At first Elekta only had a representative office and business had to go through the head office in Stockholm.

“We offered service, but could not sell a gamma knife, for example, or accelerators, which came later. This eventually changed when we started with joint ventures and had the opportunity to open a legally functioning entity together with a Chinese partner.”

The first gamma knives

The first gamma knife in Hong Kong was put into operation at Canossa Hospital in February of 1995. The new center for radiosurgery was inaugurated by Sweden's General Consulate Mikael Westerlind. A symposium on brain disorders was announced in connection with the opening.

Hong Kong was then still a British colony – so mainland China's first gamma knife was installed at Huashan Hospital in Shanghai.

“The hospital's director had many western contacts. He travelled to the United States frequently and his daughter is a well-known film actress there. He had presumably visited other hospitals that had the gamma knife and thought that it would be something worth introducing in China,” says Rolf Kjellström.

Even today Huashan holds the record for the number of patients treated with the gamma knife.

“To date, now in 2022, Huashan has treated more than 45,000 patients with the gamma knife, about 3,000 per year. The machines are running around the clock.”

Within a few years, several of the leading hospitals in China acquired their own gamma knives, including in Beijing and Guangzhou. As soon as the method was established, word spread and more hospitals became interested.

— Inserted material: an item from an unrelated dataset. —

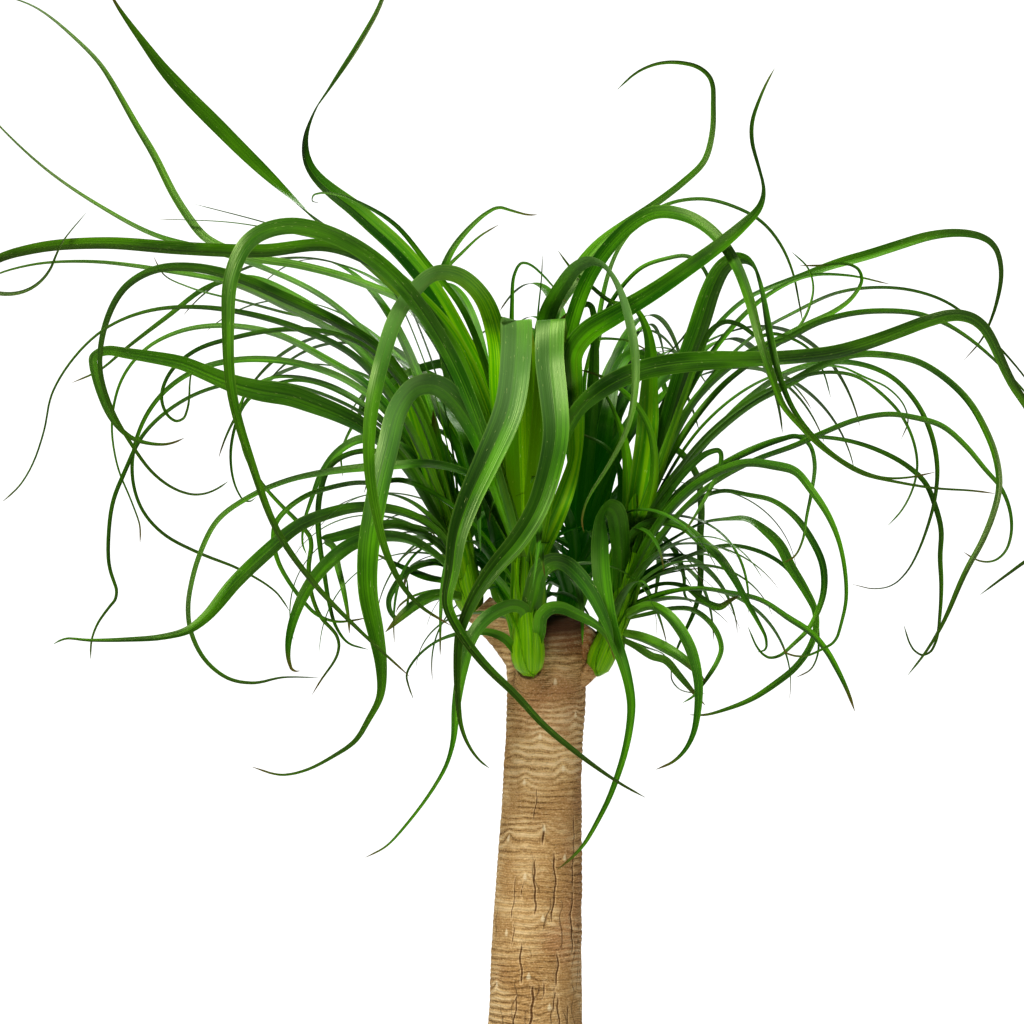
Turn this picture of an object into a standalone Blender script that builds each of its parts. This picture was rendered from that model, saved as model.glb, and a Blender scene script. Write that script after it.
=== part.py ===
# Potted ponytail palm: a cut, ringed trunk with five leafy heads, its soil and a plain tapered pot.
# Metres, +Z up, origin at the centre of the pot's flat base, front towards -Y.
# The leaf tables are in centimetres, as seen in a level front view from VIEW_FROM.

import math
import random

import bmesh
import bpy
import numpy as np
from mathutils import Matrix

CM = 0.01
GAP = 0.0003  # clearance between pieces that touch
CRUMB = 1e-8  # cubic metres
WELD = 1e-6  # metres: corners closer than this become one
SEED = 23

# Pot
POT_HEIGHT = 0.210
POT_RIM_RADIUS = 0.121
POT_BASE_RADIUS = 0.085
POT_FLOOR = 0.012
POT_BAND = 0.034  # height of the band round the rim
POT_BAND_STEP = 0.005
POT_EDGE = 0.003
POT_FILLET = 0.004
POT_HOLLOW_RIM = 0.112
POT_HOLLOW_FOOT = 0.080
POT_SIDES = 40
DRAIN_HOLES = 4
DRAIN_RADIUS = 0.006
DRAIN_CIRCLE = 0.045
DRAIN_SIDES = 16

# Soil: its height at the pot's wall and against the swollen foot
SOIL_EDGE = 0.183
SOIL_CROWN = 0.187

# Trunk, in centimetres: height, centre to the right, radius
TRUNK_STATIONS = (
    (14.5, 0.0, 5.2), (15.3, 0.0, 6.6), (16.8, 0.0, 7.6), (18.7, 0.0, 8.0), (20.5, 0.0, 7.7),
    (23.0, 0.05, 6.6), (26.0, 0.15, 5.2), (29.5, 0.3, 4.2), (34.0, 0.45, 3.6), (39.0, 0.6, 3.42),
    (44.0, 0.75, 3.26), (48.0, 0.9, 3.12), (52.0, 1.12, 2.97), (56.0, 1.25, 2.9), (60.0, 1.36, 2.96),
    (63.0, 1.38, 3.0), (65.4, 1.5, 2.7),
)
BURIED_STATIONS = 4  # how many of them are in the soil, where the foot is plain and round
TRUNK_SIDES = 20
RING_STEP = 1.10
RING_RELIEF = 0.045

# Woody necks and shoulders, in centimetres: x, y, z, radius along each
NECKS = (
    ((0.4, 0.1, 61.6, 1.7), (-1.9, 0.15, 64.1, 1.3), (-3.7, 0.2, 65.9, 1.2)),
    ((0.9, 1.0, 61.6, 1.6), (-0.2, 2.9, 63.6, 1.4), (-0.9, 3.8, 65.0, 1.25)),
    ((1.9, 1.0, 61.6, 1.6), (2.6, 2.9, 63.6, 1.4), (2.95, 3.8, 65.0, 1.25)),
    ((3.0, -0.1, 61.8, 1.5), (4.1, -0.2, 63.4, 1.3), (4.7, -0.3, 64.4, 0.75)),
    ((3.2, -0.4, 59.8, 1.1), (4.4, -0.6, 60.9, 1.05), (5.3, -0.7, 61.5, 0.7)),
    ((0.6, -1.0, 59.8, 1.5), (0.2, -2.3, 60.8, 1.3), (0.1, -3.1, 61.4, 0.9)),
)
NECK_SIDES = 8

# Green cores that the leaves grow from, in centimetres: x, y, z, radius
CORES = {
    "leaf_head_front": (
        (0.1, -3.35, 60.95, 0.45), (0.1, -3.4, 61.4, 0.95), (0.05, -3.5, 62.3, 1.25), (0.0, -3.6, 64.0, 1.15),
        (-0.15, -3.6, 66.0, 1.0), (-0.2, -3.5, 69.0, 0.9), (-0.1, -3.4, 73.0, 0.75), (0.0, -3.3, 77.0, 0.4),
    ),
    "leaf_head_right": (
        (5.0, -0.7, 60.95, 0.4), (5.2, -0.75, 61.4, 0.85), (5.5, -0.8, 62.2, 1.05), (6.1, -0.8, 63.6, 0.95),
        (6.9, -0.7, 66.0, 0.95), (7.4, -0.5, 69.4, 0.95), (8.2, -0.3, 73.5, 0.8), (9.0, -0.1, 77.5, 0.4),
    ),
    "leaf_head_left": (
        (-3.8, 0.2, 65.5, 0.5), (-4.15, 0.2, 66.1, 0.95), (-4.5, 0.2, 67.2, 1.15), (-4.9, 0.25, 69.4, 1.0),
        (-5.7, 0.4, 72.5, 0.85), (-6.7, 0.6, 75.5, 0.4),
    ),
    "leaf_head_back_left": (
        (-0.85, 3.8, 64.8, 0.5), (-1.15, 4.1, 65.8, 1.0), (-2.2, 4.9, 69.0, 1.0), (-3.4, 5.8, 73.0, 0.8),
        (-4.4, 6.6, 76.5, 0.4),
    ),
    "leaf_head_back_right": (
        (2.95, 3.8, 64.8, 0.5), (3.2, 4.1, 65.8, 1.0), (4.0, 4.8, 69.0, 1.0), (4.8, 5.6, 73.0, 0.8),
        (5.4, 6.4, 76.5, 0.4),
    ),
}
CORE_SIDES = 7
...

“By the end of the 1990s, when I stopped travelling to China, there were 13 gamma knives in the country and China had developed into our third-largest market,” says Rolf Kjellström.

Expansion outside China

Elekta also continued to expand outside China. An office was soon opened in Singapore and in the mid-1990s, an office was also established in Delhi, India. The head of business in India became Percy Schroff, who had a background at the trading company Manssons in Japan, but who was himself of Indian origin.

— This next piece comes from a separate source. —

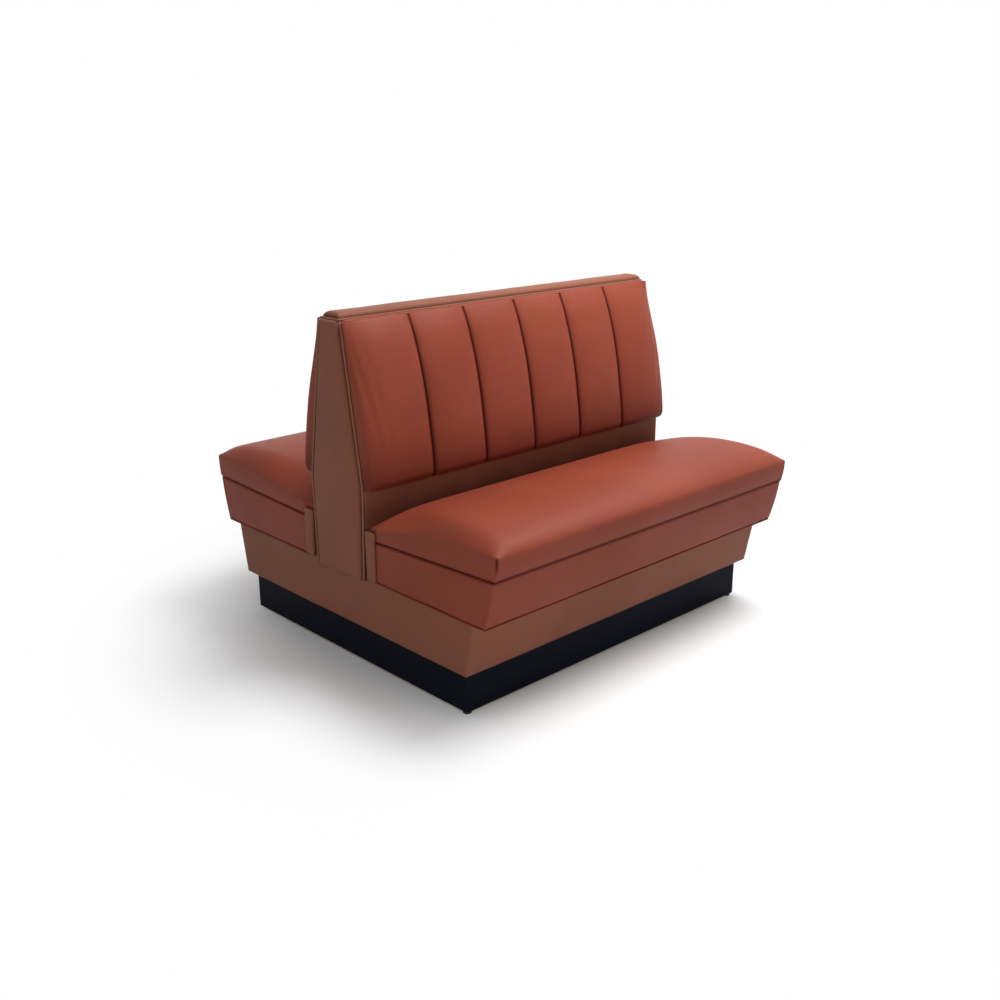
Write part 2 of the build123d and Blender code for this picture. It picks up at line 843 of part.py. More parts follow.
nodes = {
    "kick_rail_front": kick_rail(glide_end_inset_front),
    "kick_rail_rear": rear(kick_rail(glide_end_inset_rear)),
    "kick_rail_left": kick_end_rail(),
    "kick_rail_right": right(kick_end_rail()),
    "kick_braces": kick_braces(),
    "kick_laminate": kick_laminate(),
    "glide_inserts": glide_inserts(),
    "glide_front_left": glide_at(glide_end_inset_front, 0),
    "glide_front_right": glide_at(glide_end_inset_front, 1),
    "glide_rear_left": rear(glide_at(glide_end_inset_rear, 0)),
    "glide_rear_right": rear(glide_at(glide_end_inset_rear, 1)),
    "bottom_deck": bottom_deck(),
    "deck_screws": deck_screws(),
    "end_frame_left": end_frame(),
    "end_frame_right": right(end_frame()),
    "middle_frame": middle_frame(),
    "body_panel_front": body_panel(),
    "body_panel_rear": rear(body_panel()),
    "overhang_boards": pair(overhang_board()),
    "seat_rail_front": seat_rail(),
    "seat_rail_rear": rear(seat_rail()),
    "back_rails": pair(back_rail()),
    "seat_cleats": pair(seat_cleat()),
    "back_board_front": back_board(),
    "back_board_rear": rear(back_board()),
    "top_rail": top_rail(),
    "body_cover_front": body_cover(),
    "body_cover_rear": rear(body_cover()),
    "end_cover_left": end_cover(),
    "end_cover_right": right(end_cover()),
    "apron_front": apron(),
    "apron_rear": rear(apron()),
    "apron_ends_left": pair(apron_end()),
    "apron_ends_right": right(pair(apron_end())),
    "apron_lower_welts": pair(lower_welt()),
    "apron_upper_welts": pair(upper_welt()),
    "end_panel_board_left": end_panel_board(),
    "end_panel_board_right": right(end_panel_board()),
    "end_panel_cover_left": end_panel_cover(),
    "end_panel_cover_right": right(end_panel_cover()),
    "end_panel_welts": ends(end_welt()),
    "end_fillers": ends(filler()),
    "crumb_strip_front": crumb_strip(),
    "crumb_strip_rear": rear(crumb_strip()),
    "cap_board": cap_board(),
    "cap_cover": cap_cover(),
    "cap_welt": cap_welt(),
    "back_pad_board_front": pad_board(),
    "back_pad_board_rear": rear(pad_board()),
    "back_pad_foam_front": pad_foam(),
    "back_pad_foam_rear": rear(pad_foam()),
    "back_pad_cover_front": pad_cover(),
    "back_pad_cover_rear": rear(pad_cover()),
    "pad_screws": pad_screws(),
    "seat_board_front": seat_board(),
    "seat_board_rear": rear(seat_board()),
    "seat_foam_front": seat_foam(),
    "seat_foam_rear": rear(seat_foam()),
    "seat_cover_front": seat_cover(),
    "seat_cover_rear": rear(seat_cover()),
}

os.makedirs("parts", exist_ok=True)
for name, piece in nodes.items():
    export_step(piece, f"parts/{name}.step")
print(len(nodes), "nodes")
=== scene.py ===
import math
import bmesh
import bpy
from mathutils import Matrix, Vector, noise


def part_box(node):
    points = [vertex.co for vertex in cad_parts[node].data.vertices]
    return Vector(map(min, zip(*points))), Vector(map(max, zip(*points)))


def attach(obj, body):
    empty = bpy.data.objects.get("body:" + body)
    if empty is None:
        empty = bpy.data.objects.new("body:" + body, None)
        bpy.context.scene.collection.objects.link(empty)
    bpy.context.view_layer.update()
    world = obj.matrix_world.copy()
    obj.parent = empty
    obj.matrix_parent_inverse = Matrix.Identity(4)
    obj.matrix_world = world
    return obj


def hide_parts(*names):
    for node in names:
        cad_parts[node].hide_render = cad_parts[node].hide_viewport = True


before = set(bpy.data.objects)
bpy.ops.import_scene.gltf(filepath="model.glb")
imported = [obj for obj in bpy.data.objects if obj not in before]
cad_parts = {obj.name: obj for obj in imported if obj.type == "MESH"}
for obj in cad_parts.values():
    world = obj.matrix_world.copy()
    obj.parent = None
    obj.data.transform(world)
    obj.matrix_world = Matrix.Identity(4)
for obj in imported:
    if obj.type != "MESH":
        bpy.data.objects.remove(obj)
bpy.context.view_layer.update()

# The kick base. Softwood rails are nailed into a box, and black laminate is glued on
# their outside. It is recessed, so that shoes go under the body.


class Shade:
    """A number that changes over a surface, and can be added, multiplied and so on."""

    def __init__(self, finish, socket):
        self.finish = finish
        self.socket = socket

    def join(self, operation, first, second):
        return self.finish.node("Math", {"operation": operation}, {0: first, 1: second}).shade("Value")

    def __add__(self, other):
        return self.join("ADD", self, other)

    def __radd__(self, other):
        return self.join("ADD", other, self)

    def __sub__(self, other):
        return self.join("SUBTRACT", self, other)

    def __rsub__(self, other):
        return self.join("SUBTRACT", other, self)

    def __mul__(self, other):
        return self.join("MULTIPLY", self, other)

    def __rmul__(self, other):
        return self.join("MULTIPLY", other, self)

    def __gt__(self, other):
        return self.join("GREATER_THAN", self, other)

    def wave(self):
        return self.finish.node("Math", {"operation": "SINE"}, {0: self}).shade("Value")

    def between(self, low, high):
        """0 where this is under low and 1 where it is over high, with a soft step between."""
        settings = {"interpolation_type": "SMOOTHSTEP"}
        step = self.finish.node("MapRange", settings, {"Value": self, "From Min": low, "From Max": high})
        return step.shade("Result")


class Step:
    """One node of a finish."""

    def __init__(self, finish, made):
        self.finish = finish
        self.made = made

    def shade(self, name):
        return Shade(self.finish, self.made.outputs[name])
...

“We frequently travelled in India in the mid-1990s, and it was rather exciting. It was similar to China, although China was developing even faster,” says Rolf Kjellström.

One of the first deals was made with the privately owned Hinduja Hospital in Mumbai. Another early customer was the public hospital All Indian Institute of Medical Sciences, AIIMS, in Delhi.

“This is the most highly respected hospital in India and has a constant flow of patients. They wanted a gamma knife as a way to help manage the most difficult cases. This generated a chain reaction because other hospitals said: ‘We cannot be worse than they are in Delhi, so we also need to have one.’”

The strategy was based on building relationships with the leading research environments and hospitals.

“We staked out potential customers and tried to convince them that they were in need of our solution. Despite truly primitive conditions, we were fairly successful in establishing the gamma knife as something the leading institutions wanted to have.”